• **Problem to work on**: Go through the listing and write out all of it exactly.

• **Raw data**:

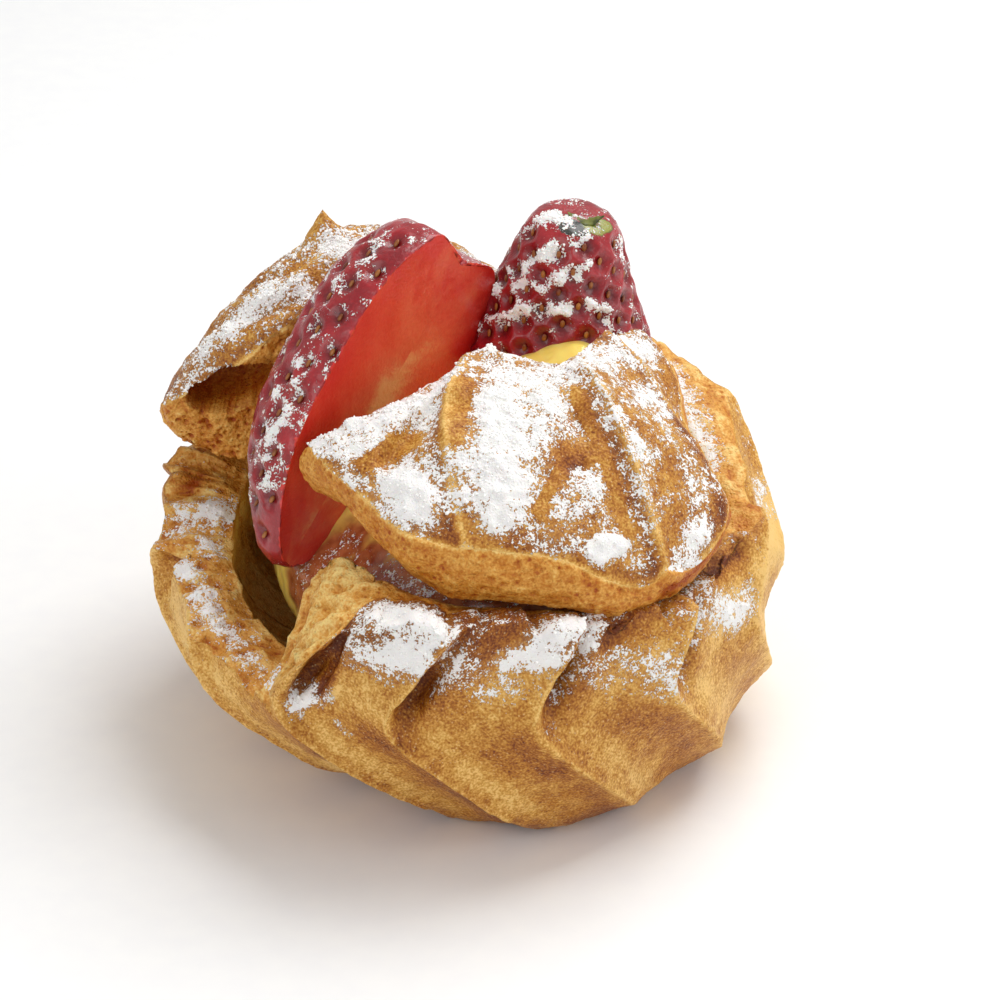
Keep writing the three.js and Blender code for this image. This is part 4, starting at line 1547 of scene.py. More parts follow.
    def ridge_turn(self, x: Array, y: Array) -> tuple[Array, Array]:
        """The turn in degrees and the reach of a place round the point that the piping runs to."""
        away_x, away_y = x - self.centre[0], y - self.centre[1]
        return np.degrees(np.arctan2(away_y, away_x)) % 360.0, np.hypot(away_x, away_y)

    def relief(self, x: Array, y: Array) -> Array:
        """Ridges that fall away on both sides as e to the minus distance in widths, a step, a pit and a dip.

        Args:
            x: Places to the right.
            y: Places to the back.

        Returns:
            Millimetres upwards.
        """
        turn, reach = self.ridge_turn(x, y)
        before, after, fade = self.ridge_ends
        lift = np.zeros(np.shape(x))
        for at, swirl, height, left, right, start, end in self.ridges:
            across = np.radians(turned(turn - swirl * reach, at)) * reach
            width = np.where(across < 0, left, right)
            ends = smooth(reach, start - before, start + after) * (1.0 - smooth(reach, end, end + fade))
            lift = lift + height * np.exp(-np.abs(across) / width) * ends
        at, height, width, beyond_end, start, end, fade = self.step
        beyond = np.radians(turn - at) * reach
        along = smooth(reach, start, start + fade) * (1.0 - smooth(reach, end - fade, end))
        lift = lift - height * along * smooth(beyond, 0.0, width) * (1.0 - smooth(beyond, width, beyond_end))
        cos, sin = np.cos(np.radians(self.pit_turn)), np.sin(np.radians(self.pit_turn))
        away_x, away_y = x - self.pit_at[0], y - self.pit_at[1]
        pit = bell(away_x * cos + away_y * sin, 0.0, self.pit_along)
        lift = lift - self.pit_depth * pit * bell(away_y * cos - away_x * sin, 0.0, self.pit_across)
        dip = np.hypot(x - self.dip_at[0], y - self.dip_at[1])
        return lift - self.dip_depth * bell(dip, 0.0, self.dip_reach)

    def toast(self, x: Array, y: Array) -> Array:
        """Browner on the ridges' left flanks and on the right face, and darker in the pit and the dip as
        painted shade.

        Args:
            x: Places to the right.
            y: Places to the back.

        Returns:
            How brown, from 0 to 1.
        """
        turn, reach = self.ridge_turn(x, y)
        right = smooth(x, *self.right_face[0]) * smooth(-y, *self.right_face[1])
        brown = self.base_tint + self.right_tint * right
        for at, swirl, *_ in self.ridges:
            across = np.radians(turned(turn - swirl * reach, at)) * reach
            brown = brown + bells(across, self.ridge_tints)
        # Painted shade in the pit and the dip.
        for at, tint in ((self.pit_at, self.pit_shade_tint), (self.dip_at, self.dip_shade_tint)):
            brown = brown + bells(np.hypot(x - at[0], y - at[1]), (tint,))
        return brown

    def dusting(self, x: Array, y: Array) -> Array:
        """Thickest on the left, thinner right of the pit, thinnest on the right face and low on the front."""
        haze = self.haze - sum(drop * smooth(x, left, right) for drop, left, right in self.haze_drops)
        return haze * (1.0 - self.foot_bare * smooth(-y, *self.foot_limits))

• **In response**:
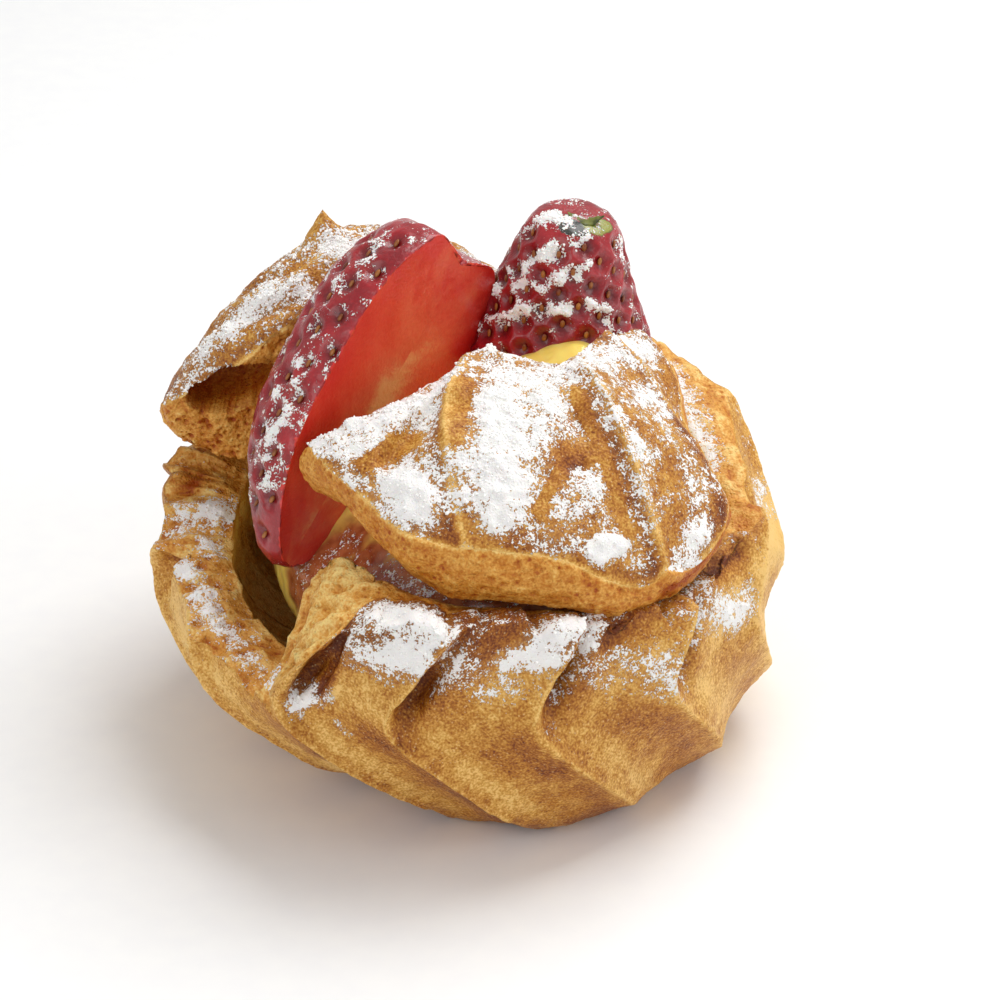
Keep writing the three.js and Blender code for this image. This is part 4, starting at line 1547 of scene.py. More parts follow.
    def ridge_turn(self, x: Array, y: Array) -> tuple[Array, Array]:
        """The turn in degrees and the reach of a place round the point that the piping runs to."""
        away_x, away_y = x - self.centre[0], y - self.centre[1]
        return np.degrees(np.arctan2(away_y, away_x)) % 360.0, np.hypot(away_x, away_y)

    def relief(self, x: Array, y: Array) -> Array:
        """Ridges that fall away on both sides as e to the minus distance in widths, a step, a pit and a dip.

        Args:
            x: Places to the right.
            y: Places to the back.

        Returns:
            Millimetres upwards.
        """
        turn, reach = self.ridge_turn(x, y)
        before, after, fade = self.ridge_ends
        lift = np.zeros(np.shape(x))
        for at, swirl, height, left, right, start, end in self.ridges:
            across = np.radians(turned(turn - swirl * reach, at)) * reach
            width = np.where(across < 0, left, right)
            ends = smooth(reach, start - before, start + after) * (1.0 - smooth(reach, end, end + fade))
            lift = lift + height * np.exp(-np.abs(across) / width) * ends
        at, height, width, beyond_end, start, end, fade = self.step
        beyond = np.radians(turn - at) * reach
        along = smooth(reach, start, start + fade) * (1.0 - smooth(reach, end - fade, end))
        lift = lift - height * along * smooth(beyond, 0.0, width) * (1.0 - smooth(beyond, width, beyond_end))
        cos, sin = np.cos(np.radians(self.pit_turn)), np.sin(np.radians(self.pit_turn))
        away_x, away_y = x - self.pit_at[0], y - self.pit_at[1]
        pit = bell(away_x * cos + away_y * sin, 0.0, self.pit_along)
        lift = lift - self.pit_depth * pit * bell(away_y * cos - away_x * sin, 0.0, self.pit_across)
        dip = np.hypot(x - self.dip_at[0], y - self.dip_at[1])
        return lift - self.dip_depth * bell(dip, 0.0, self.dip_reach)

    def toast(self, x: Array, y: Array) -> Array:
        """Browner on the ridges' left flanks and on the right face, and darker in the pit and the dip as
        painted shade.

        Args:
            x: Places to the right.
            y: Places to the back.

        Returns:
            How brown, from 0 to 1.
        """
        turn, reach = self.ridge_turn(x, y)
        right = smooth(x, *self.right_face[0]) * smooth(-y, *self.right_face[1])
        brown = self.base_tint + self.right_tint * right
        for at, swirl, *_ in self.ridges:
            across = np.radians(turned(turn - swirl * reach, at)) * reach
            brown = brown + bells(across, self.ridge_tints)
        # Painted shade in the pit and the dip.
        for at, tint in ((self.pit_at, self.pit_shade_tint), (self.dip_at, self.dip_shade_tint)):
            brown = brown + bells(np.hypot(x - at[0], y - at[1]), (tint,))
        return brown

    def dusting(self, x: Array, y: Array) -> Array:
        """Thickest on the left, thinner right of the pit, thinnest on the right face and low on the front."""
        haze = self.haze - sum(drop * smooth(x, left, right) for drop, left, right in self.haze_drops)
        return haze * (1.0 - self.foot_bare * smooth(-y, *self.foot_limits))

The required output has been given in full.